The next edition is entitled Worlds and Languages, and it will continue to link art and theory on a journey into the worlds of the arts and languages, starting with three forms of media that are very present in our daily life: video, music, and the Internet.

“The limits of my language are the limits of my world,” wrote Wittgenstein in his Tractatus. Moving within in the social landscape and arts research, one is thus tempted to wonder whether it is the languages that shape the worlds or the worlds that define the limits of the languages. How are the languages of music, science, and cinema semantically and syntactically translated in the visual art world? How do the visual arts transform their languages to mingle with the social circuits of other arts and disciplines? The answer to these general questions is secondary.

The method of The Art of Thinking privileges an analysis of the singularity of each artistic research in relation to the singularity of a theoretical research by exploring the osmotic mechanism leading to the contamination of the media, and questioning whether, by analyzing, forcing, and hybridizing the rules of a language, the possible aspects of reality can be grasped, thereby triggering a short circuit of the artistic and social cognitive categories. The ability to bring together different languages, pushing them out of their disciplinary context, starting with a necessity or a deficit arising from the relationship with reality, makes the visual arts a potentially attractive setting for the generation and regeneration of knowledge, but in any case, the visual art world has its own rules, conventions, and aesthetic and social norms that restrict the game moves.

When they inhabit the blurred borderline between multiple social worlds and languages, do artists and philosophers have a position within the ecology of meanings of theoretical and artistic worlds that allows them to be directors of visions of possible worlds? Collecting People-The Art of Thinking 2016 is situated on the border with artists and philosophers who live in manifold worlds and speak many languages.
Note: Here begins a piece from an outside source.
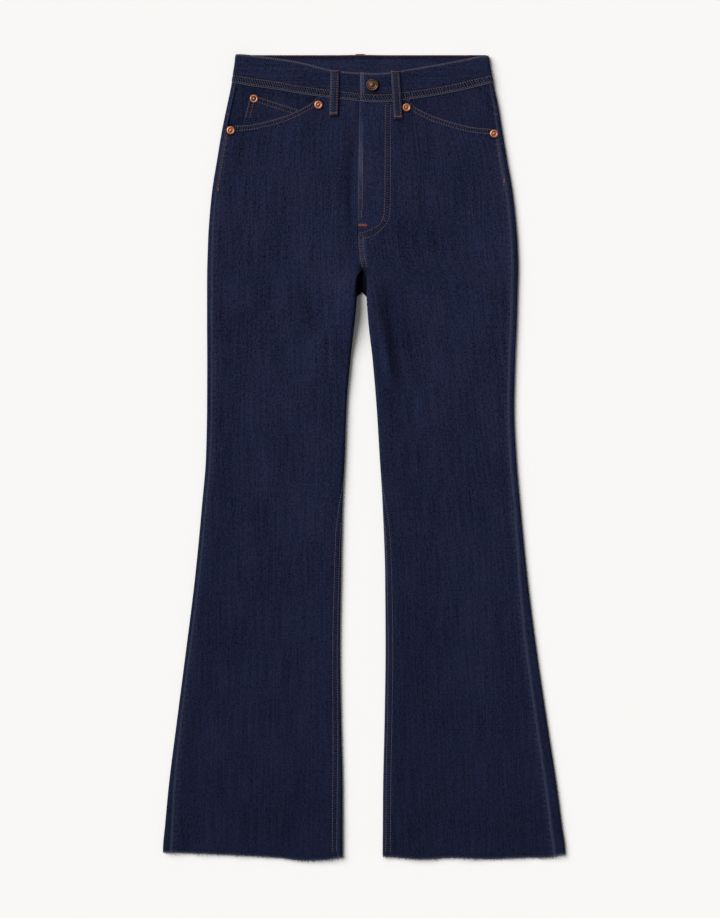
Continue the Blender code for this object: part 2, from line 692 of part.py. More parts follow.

Francesco Bertocco (Milan, 1983. Lives and works in Milan). Bertocco is an artist and filmmaker, whose research focuses on the linguistic complexity of the documentary genre. Recently, he has been researching the relationships between documenting and scientific imagining. After receiving his BA degree in Modern Literature, in 2011, he earned a degree in Film and Video from the Brera Academy of Fine Arts. He has presented his research in solo and two-person shows: Through a glass darkly, BACO, Bergamo, Italy; Allegoria (with Aberto Grifi), Viafarini DOCVA; Eclissi, MAGA Art Museum in Gallarate; F (with Alessandra Messali), MAC, Lissone, in collaboration with Viafarini DOCVA; Role Play, Lucie Fontaine, Milan; Focus Group, ROOM Gallery, Milan. His work has been shown in group exhibitions and festivals: OCAT, Shanghai; Kino der Kunst, Münich; Museum 900, Milan; Glitch. Interference between art and cinema in Italy, PAC-Pavilion of Contemporary Art in Milan; Vision du Réel – International Documentary Festival, Nyon, Switzerland; The Art Screen, Florence; Errors Allowed – Mediterranea 16, Ancona. He has recently had exhibits at Careof DOCVA (ArteVisione, a project in collaboration with Sky for the social support of young Italian artists.), Milan; Luigi Pecci Center for Contemporary Art in Prato; Merz Foundation, Turin; and the International Filmmaker Festival, Milan.
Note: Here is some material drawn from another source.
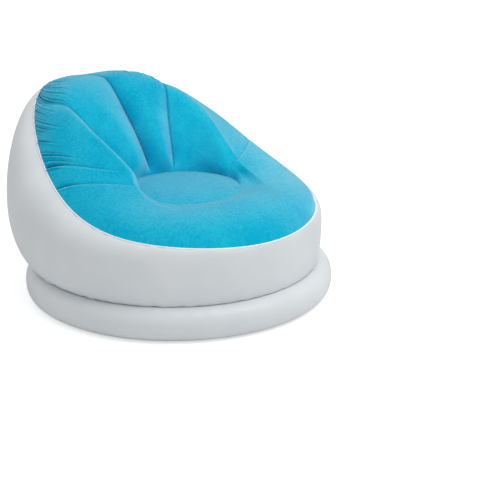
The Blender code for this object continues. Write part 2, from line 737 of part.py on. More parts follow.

Enrico Terrone has a degree in engineering, a PhD in philosophy, and he is a qualified university teacher of cinema, a subject that he has taught at the University of Eastern Piedmont. He is a member of Labonte (Laboratory of Ontology, University of Turin) and editor of the magazine Segnocinema. He is the author, together with Luca Bandirali, of the books: “Nell’occhio, nel cielo. Teoria e storia del cinema di fantascienza” (“In the eye, in the sky. Theory and history of science fiction movies”, Lindau 2008), “Il sistema sceneggiatura. Scrivere e descrivere i film” (“The script system. Writing and describing movies”, Lindau 2009), “Filosofia delle serie tv. Dalla scena del crimine al trono di spade” (“Philosophy of TV series. From Crime Scene Investigation to the Game of Thrones” (Mimesis 2012). His latest book is “Filosofia del film” (“Philosophy of movies”, Carocci 2014). In 2014, he was named research fellow at the Käte Hamburger Centre for Advanced Study in the Humanities in Bonn, and since 2015, he has been a research fellow at Collège d’études Mondiales in Paris.